### What you need to do
Copy out, exactly and without additions, the lines from the one that contains "doc.recompute()" to the one that contains "from mathutils import Matrix, Vector", both ends included.
— start —
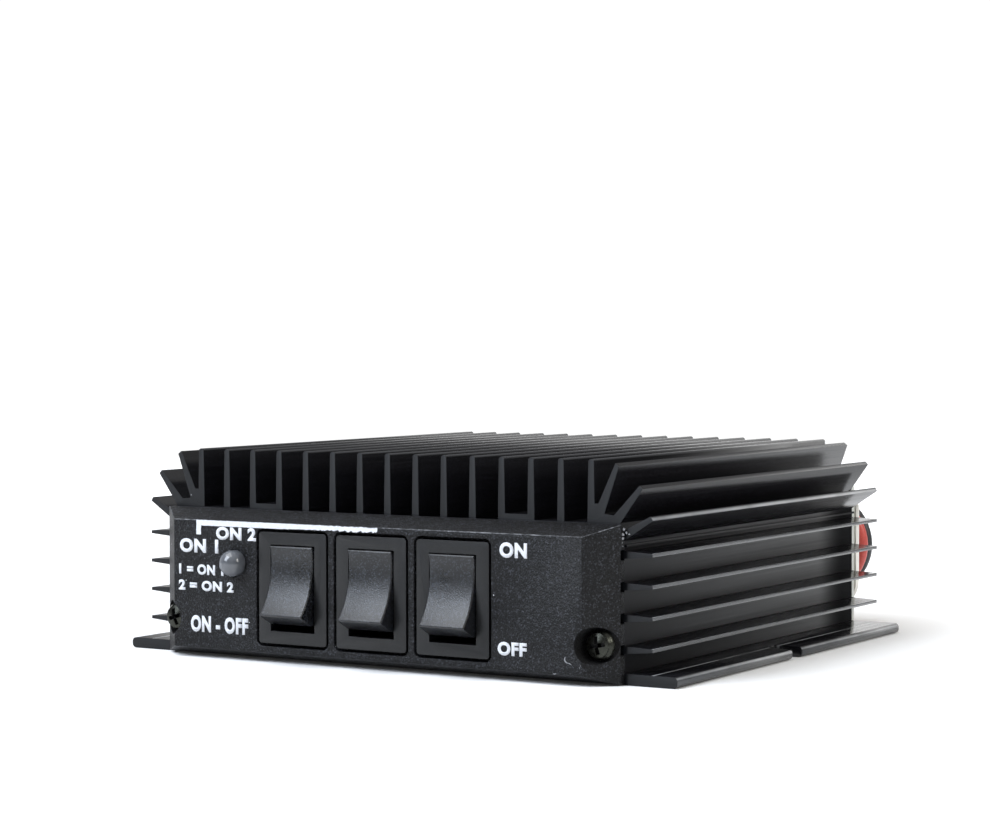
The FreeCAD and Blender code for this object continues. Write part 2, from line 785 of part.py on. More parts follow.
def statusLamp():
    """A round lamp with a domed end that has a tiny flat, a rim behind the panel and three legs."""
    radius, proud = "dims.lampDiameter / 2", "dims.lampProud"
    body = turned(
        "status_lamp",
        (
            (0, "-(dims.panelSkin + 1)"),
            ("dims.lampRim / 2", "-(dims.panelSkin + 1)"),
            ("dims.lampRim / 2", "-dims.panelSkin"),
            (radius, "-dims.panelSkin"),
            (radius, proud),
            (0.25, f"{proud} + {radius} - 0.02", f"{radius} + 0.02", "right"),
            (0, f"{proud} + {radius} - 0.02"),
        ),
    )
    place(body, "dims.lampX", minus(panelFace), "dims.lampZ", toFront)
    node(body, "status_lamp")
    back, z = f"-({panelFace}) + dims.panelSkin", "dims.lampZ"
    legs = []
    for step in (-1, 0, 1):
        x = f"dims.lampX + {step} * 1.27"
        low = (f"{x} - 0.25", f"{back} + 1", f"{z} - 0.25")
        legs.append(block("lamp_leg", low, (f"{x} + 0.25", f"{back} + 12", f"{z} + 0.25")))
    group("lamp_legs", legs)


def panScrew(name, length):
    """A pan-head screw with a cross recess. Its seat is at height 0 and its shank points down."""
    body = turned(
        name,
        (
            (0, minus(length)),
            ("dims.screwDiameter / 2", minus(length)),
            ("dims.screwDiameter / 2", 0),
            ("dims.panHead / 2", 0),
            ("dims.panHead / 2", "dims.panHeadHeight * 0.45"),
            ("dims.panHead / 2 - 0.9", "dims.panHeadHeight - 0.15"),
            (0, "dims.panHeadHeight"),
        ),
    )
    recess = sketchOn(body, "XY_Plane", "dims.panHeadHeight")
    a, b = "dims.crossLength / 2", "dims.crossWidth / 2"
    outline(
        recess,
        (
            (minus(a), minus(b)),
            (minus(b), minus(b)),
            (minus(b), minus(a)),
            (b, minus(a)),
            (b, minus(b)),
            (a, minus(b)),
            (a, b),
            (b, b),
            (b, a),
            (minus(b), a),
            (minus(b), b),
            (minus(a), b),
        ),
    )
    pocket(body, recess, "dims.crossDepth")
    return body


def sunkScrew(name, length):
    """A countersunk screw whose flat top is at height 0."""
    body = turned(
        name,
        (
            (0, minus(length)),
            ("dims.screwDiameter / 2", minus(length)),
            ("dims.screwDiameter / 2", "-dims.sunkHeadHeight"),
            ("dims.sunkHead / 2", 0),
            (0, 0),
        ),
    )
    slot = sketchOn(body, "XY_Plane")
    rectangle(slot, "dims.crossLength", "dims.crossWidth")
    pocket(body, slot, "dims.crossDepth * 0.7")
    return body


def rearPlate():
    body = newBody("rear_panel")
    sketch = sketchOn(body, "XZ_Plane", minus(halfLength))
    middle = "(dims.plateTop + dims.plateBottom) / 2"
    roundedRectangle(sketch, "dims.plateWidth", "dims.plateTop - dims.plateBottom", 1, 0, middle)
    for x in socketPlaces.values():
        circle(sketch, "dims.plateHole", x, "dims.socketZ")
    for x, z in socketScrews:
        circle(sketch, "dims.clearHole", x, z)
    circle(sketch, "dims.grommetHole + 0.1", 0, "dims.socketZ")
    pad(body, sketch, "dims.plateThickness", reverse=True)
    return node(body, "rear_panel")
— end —
— start —
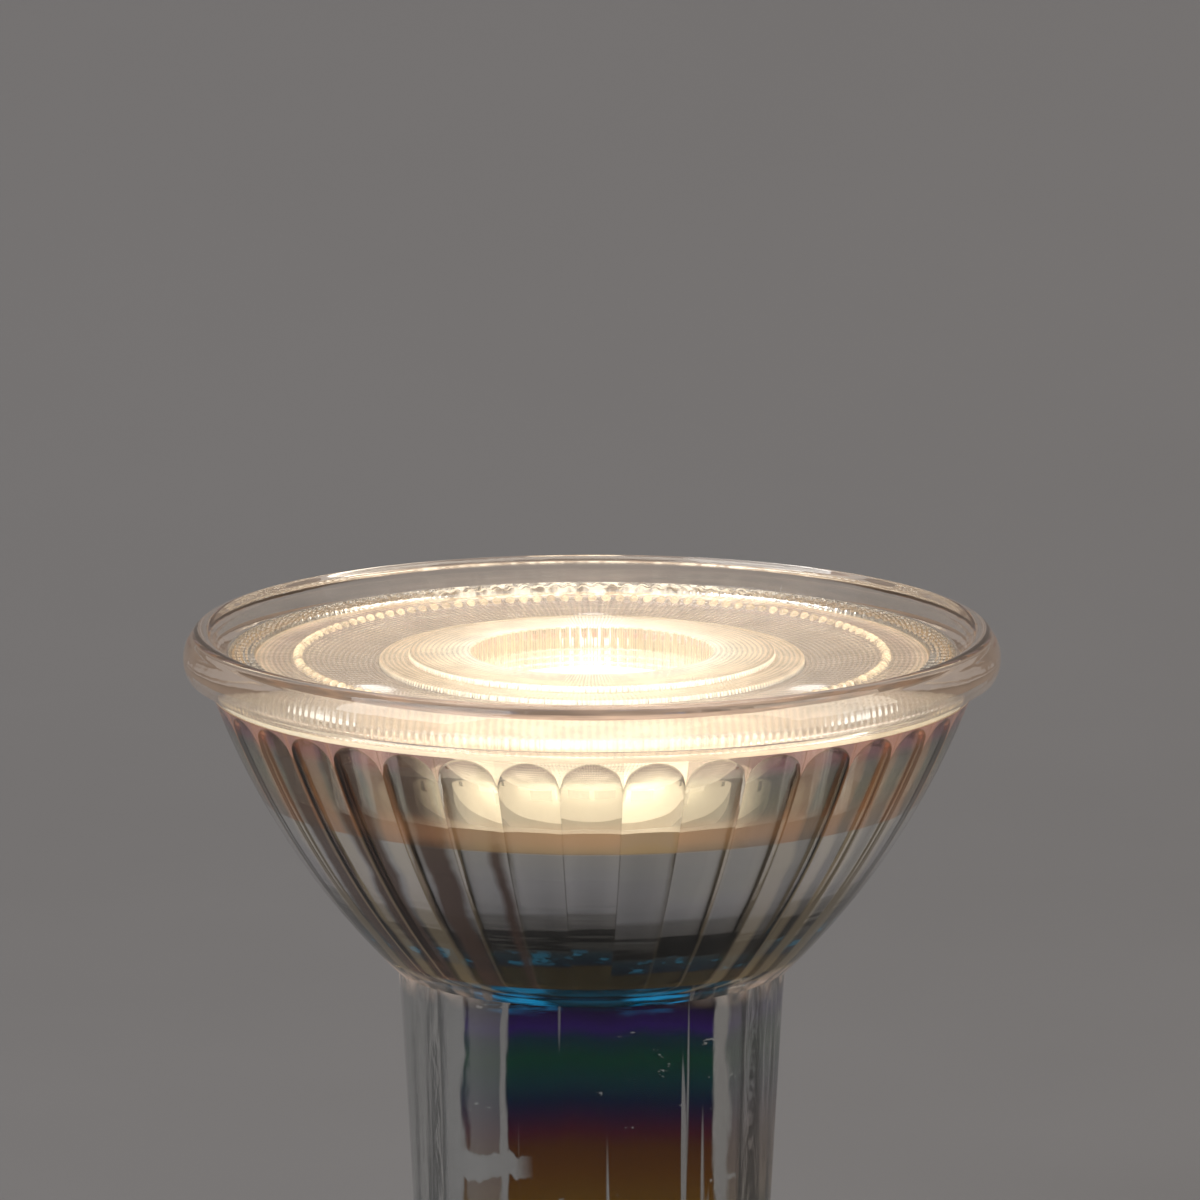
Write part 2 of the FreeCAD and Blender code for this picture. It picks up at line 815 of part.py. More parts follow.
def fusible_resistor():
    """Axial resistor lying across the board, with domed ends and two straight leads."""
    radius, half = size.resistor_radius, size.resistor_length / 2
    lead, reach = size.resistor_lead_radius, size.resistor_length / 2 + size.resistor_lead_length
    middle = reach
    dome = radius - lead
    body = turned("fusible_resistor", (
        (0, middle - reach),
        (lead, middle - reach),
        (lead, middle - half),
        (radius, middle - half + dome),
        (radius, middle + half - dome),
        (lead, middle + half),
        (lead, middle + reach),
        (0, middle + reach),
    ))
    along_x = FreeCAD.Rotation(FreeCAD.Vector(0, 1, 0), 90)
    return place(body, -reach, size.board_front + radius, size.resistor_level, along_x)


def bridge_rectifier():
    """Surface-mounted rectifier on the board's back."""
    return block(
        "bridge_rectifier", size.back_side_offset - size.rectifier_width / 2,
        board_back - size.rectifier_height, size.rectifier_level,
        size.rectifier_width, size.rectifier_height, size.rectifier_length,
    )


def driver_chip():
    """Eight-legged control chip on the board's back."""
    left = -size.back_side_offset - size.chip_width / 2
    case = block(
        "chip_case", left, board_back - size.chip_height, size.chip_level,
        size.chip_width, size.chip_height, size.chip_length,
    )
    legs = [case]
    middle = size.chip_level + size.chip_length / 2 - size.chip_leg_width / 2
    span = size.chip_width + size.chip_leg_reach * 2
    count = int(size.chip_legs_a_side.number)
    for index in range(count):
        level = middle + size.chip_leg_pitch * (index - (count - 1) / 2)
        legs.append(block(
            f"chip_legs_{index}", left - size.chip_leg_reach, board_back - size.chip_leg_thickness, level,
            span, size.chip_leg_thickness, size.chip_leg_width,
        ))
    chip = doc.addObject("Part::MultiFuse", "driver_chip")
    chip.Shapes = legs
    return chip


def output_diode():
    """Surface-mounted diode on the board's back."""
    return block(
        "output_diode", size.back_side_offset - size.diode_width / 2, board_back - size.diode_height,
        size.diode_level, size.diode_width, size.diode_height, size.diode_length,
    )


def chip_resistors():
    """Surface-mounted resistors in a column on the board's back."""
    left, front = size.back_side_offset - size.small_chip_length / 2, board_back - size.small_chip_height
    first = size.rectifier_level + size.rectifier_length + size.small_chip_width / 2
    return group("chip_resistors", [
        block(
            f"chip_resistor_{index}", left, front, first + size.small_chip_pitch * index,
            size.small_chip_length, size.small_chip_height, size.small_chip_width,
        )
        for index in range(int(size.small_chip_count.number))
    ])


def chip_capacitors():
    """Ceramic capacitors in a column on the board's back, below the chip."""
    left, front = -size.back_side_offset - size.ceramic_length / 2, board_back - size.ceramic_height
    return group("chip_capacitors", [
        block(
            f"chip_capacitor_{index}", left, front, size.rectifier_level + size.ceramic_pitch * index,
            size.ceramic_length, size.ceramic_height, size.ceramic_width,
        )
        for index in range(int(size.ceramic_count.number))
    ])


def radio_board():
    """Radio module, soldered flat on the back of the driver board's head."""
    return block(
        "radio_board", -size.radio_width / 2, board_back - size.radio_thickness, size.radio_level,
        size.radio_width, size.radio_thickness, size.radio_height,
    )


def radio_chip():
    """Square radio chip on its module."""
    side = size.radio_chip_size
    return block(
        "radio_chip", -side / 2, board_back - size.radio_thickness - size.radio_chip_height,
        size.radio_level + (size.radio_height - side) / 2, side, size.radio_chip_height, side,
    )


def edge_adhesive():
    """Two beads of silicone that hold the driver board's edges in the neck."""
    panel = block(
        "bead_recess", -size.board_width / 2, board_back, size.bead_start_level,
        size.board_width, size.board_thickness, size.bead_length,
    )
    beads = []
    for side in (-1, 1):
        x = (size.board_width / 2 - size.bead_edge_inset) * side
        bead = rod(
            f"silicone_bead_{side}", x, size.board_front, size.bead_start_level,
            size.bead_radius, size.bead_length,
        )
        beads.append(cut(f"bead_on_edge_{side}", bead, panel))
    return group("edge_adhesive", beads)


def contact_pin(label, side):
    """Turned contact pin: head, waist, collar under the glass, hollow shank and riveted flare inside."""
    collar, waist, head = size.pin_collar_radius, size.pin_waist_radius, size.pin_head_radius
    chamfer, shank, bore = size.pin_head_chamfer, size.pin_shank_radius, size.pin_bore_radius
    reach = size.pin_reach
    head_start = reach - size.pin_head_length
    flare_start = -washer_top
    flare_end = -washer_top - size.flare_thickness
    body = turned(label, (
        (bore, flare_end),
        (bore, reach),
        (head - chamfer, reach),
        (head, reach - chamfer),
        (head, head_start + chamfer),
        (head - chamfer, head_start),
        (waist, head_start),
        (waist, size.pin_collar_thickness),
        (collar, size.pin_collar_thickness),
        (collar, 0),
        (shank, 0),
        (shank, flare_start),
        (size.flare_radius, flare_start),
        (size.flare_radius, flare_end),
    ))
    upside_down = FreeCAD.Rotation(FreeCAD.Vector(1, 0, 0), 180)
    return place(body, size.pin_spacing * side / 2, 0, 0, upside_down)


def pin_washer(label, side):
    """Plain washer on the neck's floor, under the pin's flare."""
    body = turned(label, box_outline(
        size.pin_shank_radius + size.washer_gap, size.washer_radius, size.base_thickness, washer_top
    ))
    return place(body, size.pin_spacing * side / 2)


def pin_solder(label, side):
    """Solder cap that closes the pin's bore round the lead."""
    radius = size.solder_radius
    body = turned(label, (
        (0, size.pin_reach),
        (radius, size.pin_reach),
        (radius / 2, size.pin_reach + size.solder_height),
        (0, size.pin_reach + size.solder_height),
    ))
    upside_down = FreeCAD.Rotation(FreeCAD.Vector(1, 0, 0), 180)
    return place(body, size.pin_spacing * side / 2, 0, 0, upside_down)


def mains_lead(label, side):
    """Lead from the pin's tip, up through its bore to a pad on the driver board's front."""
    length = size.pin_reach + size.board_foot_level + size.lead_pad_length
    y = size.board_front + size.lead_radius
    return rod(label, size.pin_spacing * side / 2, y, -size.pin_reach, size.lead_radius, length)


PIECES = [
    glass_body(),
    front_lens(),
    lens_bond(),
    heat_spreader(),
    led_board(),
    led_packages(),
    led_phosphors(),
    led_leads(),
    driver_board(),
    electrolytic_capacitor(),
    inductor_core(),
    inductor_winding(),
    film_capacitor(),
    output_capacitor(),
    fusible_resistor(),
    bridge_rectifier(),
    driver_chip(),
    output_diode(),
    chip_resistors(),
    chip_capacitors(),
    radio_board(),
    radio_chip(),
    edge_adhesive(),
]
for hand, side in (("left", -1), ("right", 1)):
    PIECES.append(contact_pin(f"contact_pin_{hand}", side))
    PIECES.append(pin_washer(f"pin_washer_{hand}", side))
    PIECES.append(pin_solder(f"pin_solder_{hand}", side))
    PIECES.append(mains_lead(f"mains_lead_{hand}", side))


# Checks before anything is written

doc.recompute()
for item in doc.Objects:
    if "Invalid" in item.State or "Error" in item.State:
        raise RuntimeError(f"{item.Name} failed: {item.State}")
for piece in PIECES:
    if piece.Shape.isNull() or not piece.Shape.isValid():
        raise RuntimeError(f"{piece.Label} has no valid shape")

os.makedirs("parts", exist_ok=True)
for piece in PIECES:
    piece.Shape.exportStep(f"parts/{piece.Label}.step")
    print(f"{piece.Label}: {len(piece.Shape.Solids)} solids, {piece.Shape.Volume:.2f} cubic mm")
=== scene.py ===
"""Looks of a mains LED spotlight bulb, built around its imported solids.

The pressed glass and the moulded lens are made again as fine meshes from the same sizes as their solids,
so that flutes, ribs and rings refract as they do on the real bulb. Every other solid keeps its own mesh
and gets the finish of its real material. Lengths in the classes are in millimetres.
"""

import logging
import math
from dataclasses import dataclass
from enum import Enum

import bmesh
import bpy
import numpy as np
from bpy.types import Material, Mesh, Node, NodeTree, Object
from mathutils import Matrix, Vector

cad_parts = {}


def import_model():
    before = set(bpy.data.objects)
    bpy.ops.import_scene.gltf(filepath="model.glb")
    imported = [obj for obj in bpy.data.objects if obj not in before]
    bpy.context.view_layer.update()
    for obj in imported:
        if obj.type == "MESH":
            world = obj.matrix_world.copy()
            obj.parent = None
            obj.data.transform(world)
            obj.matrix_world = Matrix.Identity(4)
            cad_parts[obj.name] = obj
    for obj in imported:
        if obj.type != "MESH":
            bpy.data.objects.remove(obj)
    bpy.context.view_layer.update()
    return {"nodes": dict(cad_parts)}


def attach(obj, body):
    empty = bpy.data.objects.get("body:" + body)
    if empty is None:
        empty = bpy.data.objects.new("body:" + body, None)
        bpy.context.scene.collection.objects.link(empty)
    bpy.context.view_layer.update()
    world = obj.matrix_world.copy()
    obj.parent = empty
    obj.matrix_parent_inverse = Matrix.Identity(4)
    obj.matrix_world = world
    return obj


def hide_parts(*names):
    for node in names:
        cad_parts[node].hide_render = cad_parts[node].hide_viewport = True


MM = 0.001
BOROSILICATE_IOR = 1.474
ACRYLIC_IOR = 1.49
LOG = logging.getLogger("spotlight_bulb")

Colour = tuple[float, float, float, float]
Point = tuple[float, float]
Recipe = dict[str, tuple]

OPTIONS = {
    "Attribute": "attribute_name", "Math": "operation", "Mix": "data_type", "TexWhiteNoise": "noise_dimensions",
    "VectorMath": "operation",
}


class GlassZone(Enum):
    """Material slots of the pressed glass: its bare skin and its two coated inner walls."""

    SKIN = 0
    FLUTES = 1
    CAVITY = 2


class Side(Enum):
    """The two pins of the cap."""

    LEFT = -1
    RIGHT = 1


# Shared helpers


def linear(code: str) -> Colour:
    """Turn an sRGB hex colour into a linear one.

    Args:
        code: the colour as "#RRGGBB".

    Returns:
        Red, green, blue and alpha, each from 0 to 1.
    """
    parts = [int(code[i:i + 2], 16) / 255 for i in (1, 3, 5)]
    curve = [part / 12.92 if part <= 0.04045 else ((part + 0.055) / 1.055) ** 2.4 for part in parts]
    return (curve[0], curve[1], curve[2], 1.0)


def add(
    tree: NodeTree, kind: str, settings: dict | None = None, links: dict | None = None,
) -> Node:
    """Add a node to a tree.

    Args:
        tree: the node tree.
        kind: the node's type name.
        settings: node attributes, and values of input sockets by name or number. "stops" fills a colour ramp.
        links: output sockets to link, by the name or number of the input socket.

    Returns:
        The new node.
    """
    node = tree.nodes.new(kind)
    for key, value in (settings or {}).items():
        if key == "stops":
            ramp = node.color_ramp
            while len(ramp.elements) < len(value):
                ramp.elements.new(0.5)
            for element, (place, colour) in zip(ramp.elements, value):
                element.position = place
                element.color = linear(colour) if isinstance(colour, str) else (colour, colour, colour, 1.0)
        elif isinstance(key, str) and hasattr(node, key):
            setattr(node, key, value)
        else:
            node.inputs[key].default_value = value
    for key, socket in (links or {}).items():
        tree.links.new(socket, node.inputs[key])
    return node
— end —
— start —
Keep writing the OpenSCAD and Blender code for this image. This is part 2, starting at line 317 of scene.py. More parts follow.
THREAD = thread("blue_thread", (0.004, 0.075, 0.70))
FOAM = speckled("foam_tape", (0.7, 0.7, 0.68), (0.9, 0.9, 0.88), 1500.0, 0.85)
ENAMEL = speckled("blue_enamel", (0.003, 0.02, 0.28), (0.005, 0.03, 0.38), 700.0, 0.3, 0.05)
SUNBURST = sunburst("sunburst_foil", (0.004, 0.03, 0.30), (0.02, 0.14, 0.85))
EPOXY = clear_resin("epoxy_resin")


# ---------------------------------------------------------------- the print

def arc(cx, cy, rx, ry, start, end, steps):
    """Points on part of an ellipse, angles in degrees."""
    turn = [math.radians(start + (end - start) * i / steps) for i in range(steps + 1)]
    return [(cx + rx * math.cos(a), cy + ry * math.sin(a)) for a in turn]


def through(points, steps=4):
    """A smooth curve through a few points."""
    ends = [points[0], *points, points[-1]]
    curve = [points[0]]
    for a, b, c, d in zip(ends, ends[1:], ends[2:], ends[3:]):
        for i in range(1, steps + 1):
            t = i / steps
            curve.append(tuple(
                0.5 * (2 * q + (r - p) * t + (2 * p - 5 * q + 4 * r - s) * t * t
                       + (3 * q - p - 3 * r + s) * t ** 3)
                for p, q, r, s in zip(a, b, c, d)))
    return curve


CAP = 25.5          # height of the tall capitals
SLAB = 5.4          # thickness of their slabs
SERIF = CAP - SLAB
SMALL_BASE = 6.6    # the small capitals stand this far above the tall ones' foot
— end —
### Result of this exercise
doc.recompute()
for item in doc.Objects:
    if "Invalid" in item.State or "Error" in item.State:
        raise RuntimeError(f"{item.Name} failed: {item.State}")
for piece in PIECES:
    if piece.Shape.isNull() or not piece.Shape.isValid():
        raise RuntimeError(f"{piece.Label} has no valid shape")

os.makedirs("parts", exist_ok=True)
for piece in PIECES:
    piece.Shape.exportStep(f"parts/{piece.Label}.step")
    print(f"{piece.Label}: {len(piece.Shape.Solids)} solids, {piece.Shape.Volume:.2f} cubic mm")
=== scene.py ===
"""Looks of a mains LED spotlight bulb, built around its imported solids.

The pressed glass and the moulded lens are made again as fine meshes from the same sizes as their solids,
so that flutes, ribs and rings refract as they do on the real bulb. Every other solid keeps its own mesh
and gets the finish of its real material. Lengths in the classes are in millimetres.
"""

import logging
import math
from dataclasses import dataclass
from enum import Enum

import bmesh
import bpy
import numpy as np
from bpy.types import Material, Mesh, Node, NodeTree, Object
from mathutils import Matrix, Vector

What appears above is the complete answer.